At present, AKI diagnosis was mainly based on an acute increase of SCr levels or a decrease of UO, that were considered as late effects of injury, and in neonatal population, peculiar renal pathophysiology, lower glomerular filtration rate, and the influence from maternal SCr as well as other factors make it difficult to diagnose AKI [8]. Neonatal non-oliguric AKI is generally considered probably due to higher total body water, especially in preterm infants (up to 80%), and immature tubular cells might be a main cause for the water content difference between newborns and other populations [17]. Therefore, the identification of new biomarkers for the early AKI diagnosis was encouraged. Urine interleukin-6 was considered as an early biomarker of AKI because that there was an increase of urine interleukin-6 at six hours in AKI patients, that probably caused by proximal tubule injury [18]. In addition, urine albumin [19], neutrophil gelatinase-associated lipocalin [20], interleukin-18 [21], and other were all reported to be urine biomarker of AKI.

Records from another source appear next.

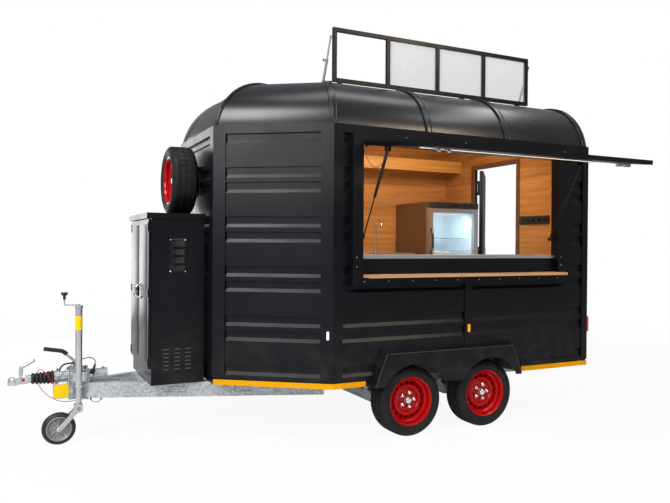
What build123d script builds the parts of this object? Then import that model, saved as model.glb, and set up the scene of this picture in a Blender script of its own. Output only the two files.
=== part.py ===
from build123d import *
from math import atan2, cos, degrees, hypot, pi, radians, sin, tan
import os

os.makedirs("parts", exist_ok=True)

# Food trailer on two axles. Millimetres, +Z up, ground at Z 0, coupling towards -X, serving side towards -Y.
# While drawing, X 0 is the corner between the serving side and the slanted front panel.

# ---------------------------------------------------------------- driving dimensions
BODY_HALF = 1025.0      # half the body's width
BODY_REAR = 2420.0      # rear face
NOSE_X = -715.0         # front face
NOSE_HALF = 512.0       # half the width of the front face
FLOOR_Z = 416.0         # underside of the body, top of the drawbar beams
FLOOR_T = 50.0
EAVE_Z = 2290.0
WALL_T = 40.0           # sandwich wall
ROOF_R = 487.0          # radius of the rounded roof edge
ROOF_INSET = 497.0      # where the rounded edge ends in the flat top
ROOF_ARC_Z = 2198.0
ROOF_T = 35.0
TRIM_T = 8.0            # posts and rails stand proud of the panels
STRIPE_H = 38.0
RAIL_GAP = 12.0         # shadow gap between the stripe and the lowest rail
PANEL_Z = (489.0, 2229.0)       # panels between the rails
MID_POST = 1169.0       # middle post of the serving side, and the same from the rear on the far side
MID_POST_HALF = 33.0

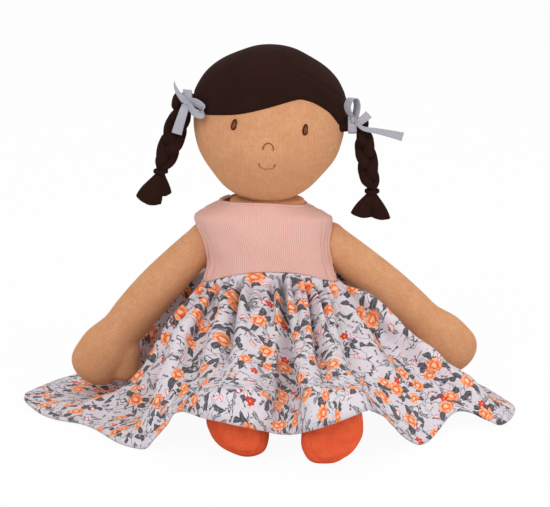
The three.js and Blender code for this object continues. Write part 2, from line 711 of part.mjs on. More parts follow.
// Shoe: a stuffed foot standing on its heel, with its sole to the front
function buildLeg(name) {
  addPiece(`leg_${name}`, flatUnder(legSolid(name, 0)), skinVelour);
  const splay = legSplay[name];
  const ankleOut = hips[name].x + Math.sin(splay) * (soleForward[name] - hipForward - shoeDepth / 2);
  const turnedOut = Math.tan(footRoll[name]);
  const halfHeight = Math.hypot(shoeHeight / 2, turnedOut * shoeHalfWidth);
  const rings = [];
  const [rows, sides] = [10, 20];
  for (let r = 0; r <= rows; r += 1) {
    const angle = (r / rows - 0.5) * Math.PI;
    const wide = Math.cos(angle) ** 0.5;
    const forward = -Math.sin(angle);
    rings.push(Array.from({ length: sides }, (_, i) => {
      const [x, z] = [Math.sin((i / sides) * turn), -Math.cos((i / sides) * turn)];
      return vector(
        ankleOut + shoeHalfWidth * wide * x + Math.sin(splay) * (shoeDepth / 2) * forward,
        -soleForward[name] + shoeDepth / 2 - (shoeDepth / 2) * forward,
        halfHeight - seatFlat + wide * ((shoeHeight / 2) * z + turnedOut * shoeHalfWidth * x),
      );
    }));
  }
  addPiece(`shoe_${name}`, flatUnder(skin(rings).subtract(legSolid(name, seamGap))), shoeVelour);
}

// Cuts a solid flat where it rests on the floor
function flatUnder(solid) {
  const span = skirtReach * 2;
  return solid.subtract(placed(new THREE.BoxGeometry(span, span, span), 0, 0, -span / 2));
}

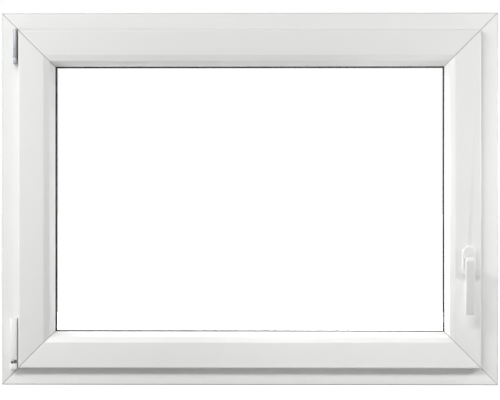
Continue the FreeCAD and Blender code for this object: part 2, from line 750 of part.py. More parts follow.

It is well-known that the occurrence of AKI in newborns is caused by manifold contributing factors, including sepsis, asphyxia as well as congestive heart failure, lung failure, dehydration, and nephrotoxic drugs [22,23]. The present study focused on the factors that influenced the occurrence of AKI in ventilated newborns. The ventilated newborn had a higher risk of bronchopulmonary dysplasia, poor neurodevelopment, and renal injury [6,24,25]. Van Marter et al. suggested that judicious use of inspired oxygen and peak inspiratory pressure might decrease the risk of chronic lung disease [25]. Oxygen had acute and chronic toxic effects on organs such as lungs and brain. It affected blood circulation, endocrine function, enzyme system, and molecular structure [26]. High fraction of inspired oxygen influenced surfactant synthesis, and the produced excess oxygen free radicals might attack organs and overwhelm the defense systems [27]. Consistently, we found that the highest oxygen concentration was implicated in the occurrence of AKI in ventilated newborns. Several studies compared the effects of IMV and NIMV on AKI and revealed that patients with IMV had higher risk of AKI than those with NIMV [28-30]. A recent meta-analysis had also demonstrated that IMV might be a risk factor for AKI in the critically ill patients [31]. Shaffer et al. [32] further showed that NIMV might prevent the pathophysiologic effects compared with IMV. Consistently, this study revealed that increased use of IMV but not NIMV was closely associated with the occurrence of AKI in the NICU. In addition, this study found that the lower birth weight was associated with the occurrence of AKI in ventilated newborns. A case–control study had demonstrated that AKI might increase the mortality of very low birth weight newborns [33]. Another study also suggested low birth weight newborns had the elevated risk of AKI [34]. The high incidences of oliguria and asphyxia were also demonstrated in neonatal AKI [9], which was consistent with our study. Moreover, this study also revealed that the gestational age and IMV were risk factors for the occurrence of AKI in ventilated newborns. Askenazi et al. found that baseline values of candidate urine AKI biomarkers vary by gestational age in premature infants [27].

Lower gestational age, lower birth weight, and increased use of IMV were found to be independent risk factors for AKI in ventilated newborns in this study, and some potential risk factors associated with AKI were found. However, the limitation of this study was the retrospective nature and small sample size. Thus, the results of this study should be further confirmed by a prospective study with larger sample size.

Conclusion

This study revealed that AKI occurred in 15.11% of ventilated newborns, and the poor prognosis could be indicated by the higher AKI stage. Furthermore, the occurrence of AKI was associated with several factors, including the lower gestational age, lower birth weight, Apagar scores, without the history of asphyxia, lower SCr level before MV, higher SCr level at 48 h after MV, the decreased UO at 48 h after MV, the increased use of IMV, and the reduced use of NIMV. Specifically, the lower gestational age, lower birth weight, and the increased use of IMV were independent risk factors for AKI in ventilated newborns.